**Recorded data:**
++++++++

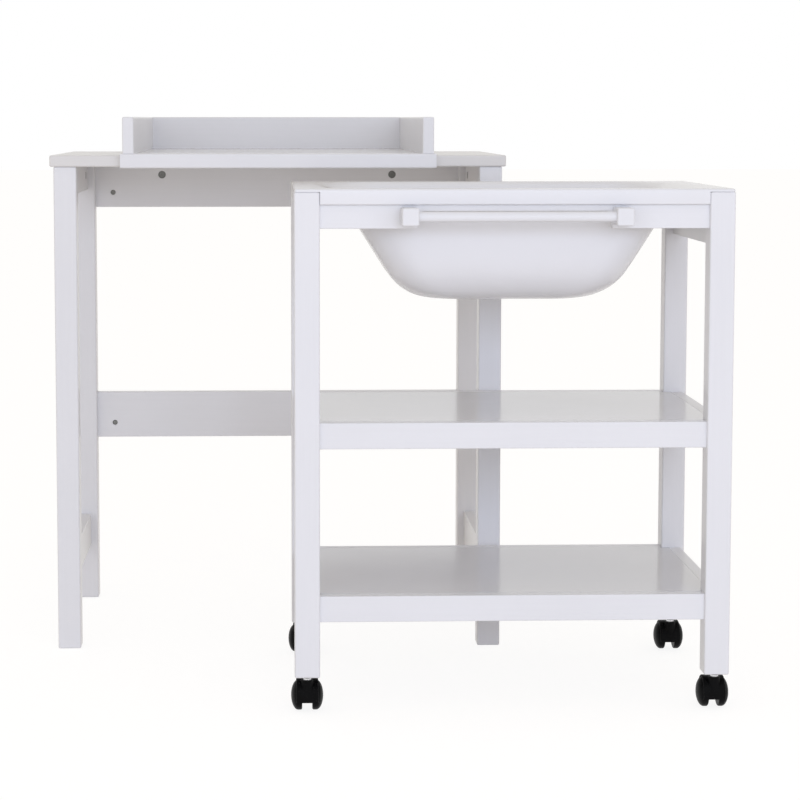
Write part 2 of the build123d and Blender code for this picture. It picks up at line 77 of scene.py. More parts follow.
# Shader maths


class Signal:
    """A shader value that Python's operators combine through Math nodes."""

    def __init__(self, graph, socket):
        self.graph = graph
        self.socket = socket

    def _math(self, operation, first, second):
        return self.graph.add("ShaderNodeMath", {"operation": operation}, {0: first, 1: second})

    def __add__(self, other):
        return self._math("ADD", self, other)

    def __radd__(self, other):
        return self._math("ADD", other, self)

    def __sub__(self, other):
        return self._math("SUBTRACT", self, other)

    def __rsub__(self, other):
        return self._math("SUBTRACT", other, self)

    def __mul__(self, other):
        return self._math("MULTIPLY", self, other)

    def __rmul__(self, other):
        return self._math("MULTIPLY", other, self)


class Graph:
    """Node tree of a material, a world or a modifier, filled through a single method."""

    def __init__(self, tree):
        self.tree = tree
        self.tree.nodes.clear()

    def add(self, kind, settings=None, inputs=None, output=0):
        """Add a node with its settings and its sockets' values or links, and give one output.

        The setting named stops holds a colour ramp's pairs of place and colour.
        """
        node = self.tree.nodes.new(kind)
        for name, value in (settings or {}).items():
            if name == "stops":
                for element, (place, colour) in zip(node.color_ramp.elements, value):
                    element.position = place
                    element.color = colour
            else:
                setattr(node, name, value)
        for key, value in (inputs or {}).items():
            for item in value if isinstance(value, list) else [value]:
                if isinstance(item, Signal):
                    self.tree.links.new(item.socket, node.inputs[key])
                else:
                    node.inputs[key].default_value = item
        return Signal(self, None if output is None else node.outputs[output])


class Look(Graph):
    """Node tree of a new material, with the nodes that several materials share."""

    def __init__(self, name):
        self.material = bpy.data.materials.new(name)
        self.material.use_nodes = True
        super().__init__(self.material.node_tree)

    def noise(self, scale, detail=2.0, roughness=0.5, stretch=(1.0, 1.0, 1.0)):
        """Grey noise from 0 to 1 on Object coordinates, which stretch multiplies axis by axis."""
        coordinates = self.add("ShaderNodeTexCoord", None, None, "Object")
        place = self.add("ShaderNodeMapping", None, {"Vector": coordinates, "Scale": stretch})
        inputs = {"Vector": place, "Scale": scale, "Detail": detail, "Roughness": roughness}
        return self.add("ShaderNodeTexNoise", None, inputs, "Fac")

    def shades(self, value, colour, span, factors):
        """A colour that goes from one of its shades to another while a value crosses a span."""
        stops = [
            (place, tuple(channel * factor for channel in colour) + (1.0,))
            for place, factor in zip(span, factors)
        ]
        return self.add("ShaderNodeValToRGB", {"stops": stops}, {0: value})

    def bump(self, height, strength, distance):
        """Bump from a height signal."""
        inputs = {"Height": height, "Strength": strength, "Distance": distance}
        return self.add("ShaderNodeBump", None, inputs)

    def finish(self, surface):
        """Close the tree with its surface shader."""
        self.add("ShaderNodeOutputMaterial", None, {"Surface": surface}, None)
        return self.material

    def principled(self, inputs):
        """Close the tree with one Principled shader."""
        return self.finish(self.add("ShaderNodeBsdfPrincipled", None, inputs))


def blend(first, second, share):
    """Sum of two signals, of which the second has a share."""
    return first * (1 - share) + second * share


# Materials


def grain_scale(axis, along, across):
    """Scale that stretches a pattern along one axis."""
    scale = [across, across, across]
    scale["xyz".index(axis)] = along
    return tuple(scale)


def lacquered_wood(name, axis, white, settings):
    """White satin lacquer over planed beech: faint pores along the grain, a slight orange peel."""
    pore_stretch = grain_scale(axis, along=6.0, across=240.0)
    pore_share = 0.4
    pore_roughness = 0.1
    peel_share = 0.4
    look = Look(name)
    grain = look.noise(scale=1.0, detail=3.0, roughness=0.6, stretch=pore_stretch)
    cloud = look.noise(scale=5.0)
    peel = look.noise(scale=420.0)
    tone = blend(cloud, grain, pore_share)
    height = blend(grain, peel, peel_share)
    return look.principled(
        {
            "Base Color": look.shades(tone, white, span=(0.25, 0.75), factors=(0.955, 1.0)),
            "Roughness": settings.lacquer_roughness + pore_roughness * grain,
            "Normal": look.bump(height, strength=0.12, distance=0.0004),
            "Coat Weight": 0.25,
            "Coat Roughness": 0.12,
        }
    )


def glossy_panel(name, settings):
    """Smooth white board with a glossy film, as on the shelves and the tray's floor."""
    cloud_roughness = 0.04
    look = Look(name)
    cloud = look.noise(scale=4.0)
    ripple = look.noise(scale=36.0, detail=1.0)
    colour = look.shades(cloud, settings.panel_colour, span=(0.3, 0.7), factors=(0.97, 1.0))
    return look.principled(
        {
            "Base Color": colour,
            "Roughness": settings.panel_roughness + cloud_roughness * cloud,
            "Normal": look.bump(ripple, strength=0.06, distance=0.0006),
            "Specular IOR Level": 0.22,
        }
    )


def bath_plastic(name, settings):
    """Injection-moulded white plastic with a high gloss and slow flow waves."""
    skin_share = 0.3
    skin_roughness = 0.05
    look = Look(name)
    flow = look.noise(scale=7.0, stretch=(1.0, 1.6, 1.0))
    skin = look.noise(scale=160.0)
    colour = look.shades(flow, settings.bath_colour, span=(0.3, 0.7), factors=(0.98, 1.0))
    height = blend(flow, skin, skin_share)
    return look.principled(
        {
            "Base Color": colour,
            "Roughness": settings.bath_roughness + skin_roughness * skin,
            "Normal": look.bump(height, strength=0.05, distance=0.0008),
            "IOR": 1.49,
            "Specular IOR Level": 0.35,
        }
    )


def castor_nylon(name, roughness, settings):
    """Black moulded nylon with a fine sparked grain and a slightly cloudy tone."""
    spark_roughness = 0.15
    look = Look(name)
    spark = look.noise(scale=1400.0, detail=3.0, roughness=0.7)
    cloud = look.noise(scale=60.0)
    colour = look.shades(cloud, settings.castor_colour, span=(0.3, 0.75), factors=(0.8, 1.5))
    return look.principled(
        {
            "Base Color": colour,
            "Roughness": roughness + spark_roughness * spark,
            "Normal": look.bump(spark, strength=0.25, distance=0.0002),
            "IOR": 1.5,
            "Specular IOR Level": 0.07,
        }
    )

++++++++

**Required task:** Extract the full listing and reproduce each line exactly.

**Solution to the exercise:**
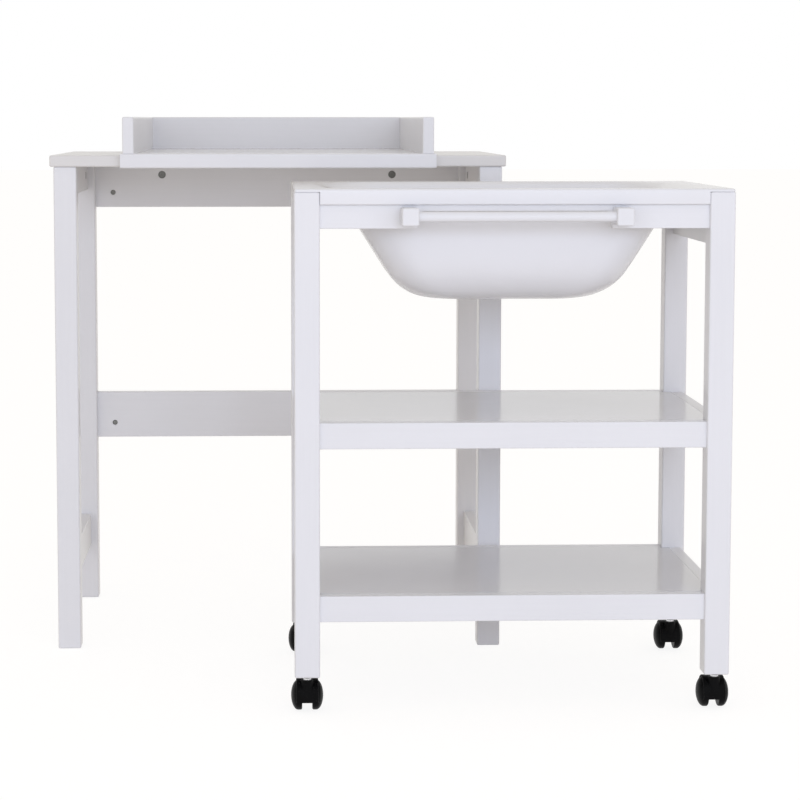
Write part 2 of the build123d and Blender code for this picture. It picks up at line 77 of scene.py. More parts follow.
# Shader maths


class Signal:
    """A shader value that Python's operators combine through Math nodes."""

    def __init__(self, graph, socket):
        self.graph = graph
        self.socket = socket

    def _math(self, operation, first, second):
        return self.graph.add("ShaderNodeMath", {"operation": operation}, {0: first, 1: second})

    def __add__(self, other):
        return self._math("ADD", self, other)

    def __radd__(self, other):
        return self._math("ADD", other, self)

    def __sub__(self, other):
        return self._math("SUBTRACT", self, other)

    def __rsub__(self, other):
        return self._math("SUBTRACT", other, self)

    def __mul__(self, other):
        return self._math("MULTIPLY", self, other)

    def __rmul__(self, other):
        return self._math("MULTIPLY", other, self)


class Graph:
    """Node tree of a material, a world or a modifier, filled through a single method."""

    def __init__(self, tree):
        self.tree = tree
        self.tree.nodes.clear()

    def add(self, kind, settings=None, inputs=None, output=0):
        """Add a node with its settings and its sockets' values or links, and give one output.

        The setting named stops holds a colour ramp's pairs of place and colour.
        """
        node = self.tree.nodes.new(kind)
        for name, value in (settings or {}).items():
            if name == "stops":
                for element, (place, colour) in zip(node.color_ramp.elements, value):
                    element.position = place
                    element.color = colour
            else:
                setattr(node, name, value)
        for key, value in (inputs or {}).items():
            for item in value if isinstance(value, list) else [value]:
                if isinstance(item, Signal):
                    self.tree.links.new(item.socket, node.inputs[key])
                else:
                    node.inputs[key].default_value = item
        return Signal(self, None if output is None else node.outputs[output])


class Look(Graph):
    """Node tree of a new material, with the nodes that several materials share."""

    def __init__(self, name):
        self.material = bpy.data.materials.new(name)
        self.material.use_nodes = True
        super().__init__(self.material.node_tree)

    def noise(self, scale, detail=2.0, roughness=0.5, stretch=(1.0, 1.0, 1.0)):
        """Grey noise from 0 to 1 on Object coordinates, which stretch multiplies axis by axis."""
        coordinates = self.add("ShaderNodeTexCoord", None, None, "Object")
        place = self.add("ShaderNodeMapping", None, {"Vector": coordinates, "Scale": stretch})
        inputs = {"Vector": place, "Scale": scale, "Detail": detail, "Roughness": roughness}
        return self.add("ShaderNodeTexNoise", None, inputs, "Fac")

    def shades(self, value, colour, span, factors):
        """A colour that goes from one of its shades to another while a value crosses a span."""
        stops = [
            (place, tuple(channel * factor for channel in colour) + (1.0,))
            for place, factor in zip(span, factors)
        ]
        return self.add("ShaderNodeValToRGB", {"stops": stops}, {0: value})

    def bump(self, height, strength, distance):
        """Bump from a height signal."""
        inputs = {"Height": height, "Strength": strength, "Distance": distance}
        return self.add("ShaderNodeBump", None, inputs)

    def finish(self, surface):
        """Close the tree with its surface shader."""
        self.add("ShaderNodeOutputMaterial", None, {"Surface": surface}, None)
        return self.material

    def principled(self, inputs):
        """Close the tree with one Principled shader."""
        return self.finish(self.add("ShaderNodeBsdfPrincipled", None, inputs))


def blend(first, second, share):
    """Sum of two signals, of which the second has a share."""
    return first * (1 - share) + second * share


# Materials


def grain_scale(axis, along, across):
    """Scale that stretches a pattern along one axis."""
    scale = [across, across, across]
    scale["xyz".index(axis)] = along
    return tuple(scale)


def lacquered_wood(name, axis, white, settings):
    """White satin lacquer over planed beech: faint pores along the grain, a slight orange peel."""
    pore_stretch = grain_scale(axis, along=6.0, across=240.0)
    pore_share = 0.4
    pore_roughness = 0.1
    peel_share = 0.4
    look = Look(name)
    grain = look.noise(scale=1.0, detail=3.0, roughness=0.6, stretch=pore_stretch)
    cloud = look.noise(scale=5.0)
    peel = look.noise(scale=420.0)
    tone = blend(cloud, grain, pore_share)
    height = blend(grain, peel, peel_share)
    return look.principled(
        {
            "Base Color": look.shades(tone, white, span=(0.25, 0.75), factors=(0.955, 1.0)),
            "Roughness": settings.lacquer_roughness + pore_roughness * grain,
            "Normal": look.bump(height, strength=0.12, distance=0.0004),
            "Coat Weight": 0.25,
            "Coat Roughness": 0.12,
        }
    )


def glossy_panel(name, settings):
    """Smooth white board with a glossy film, as on the shelves and the tray's floor."""
    cloud_roughness = 0.04
    look = Look(name)
    cloud = look.noise(scale=4.0)
    ripple = look.noise(scale=36.0, detail=1.0)
    colour = look.shades(cloud, settings.panel_colour, span=(0.3, 0.7), factors=(0.97, 1.0))
    return look.principled(
        {
            "Base Color": colour,
            "Roughness": settings.panel_roughness + cloud_roughness * cloud,
            "Normal": look.bump(ripple, strength=0.06, distance=0.0006),
            "Specular IOR Level": 0.22,
        }
    )


def bath_plastic(name, settings):
    """Injection-moulded white plastic with a high gloss and slow flow waves."""
    skin_share = 0.3
    skin_roughness = 0.05
    look = Look(name)
    flow = look.noise(scale=7.0, stretch=(1.0, 1.6, 1.0))
    skin = look.noise(scale=160.0)
    colour = look.shades(flow, settings.bath_colour, span=(0.3, 0.7), factors=(0.98, 1.0))
    height = blend(flow, skin, skin_share)
    return look.principled(
        {
            "Base Color": colour,
            "Roughness": settings.bath_roughness + skin_roughness * skin,
            "Normal": look.bump(height, strength=0.05, distance=0.0008),
            "IOR": 1.49,
            "Specular IOR Level": 0.35,
        }
    )


def castor_nylon(name, roughness, settings):
    """Black moulded nylon with a fine sparked grain and a slightly cloudy tone."""
    spark_roughness = 0.15
    look = Look(name)
    spark = look.noise(scale=1400.0, detail=3.0, roughness=0.7)
    cloud = look.noise(scale=60.0)
    colour = look.shades(cloud, settings.castor_colour, span=(0.3, 0.75), factors=(0.8, 1.5))
    return look.principled(
        {
            "Base Color": colour,
            "Roughness": roughness + spark_roughness * spark,
            "Normal": look.bump(spark, strength=0.25, distance=0.0002),
            "IOR": 1.5,
            "Specular IOR Level": 0.07,
        }
    )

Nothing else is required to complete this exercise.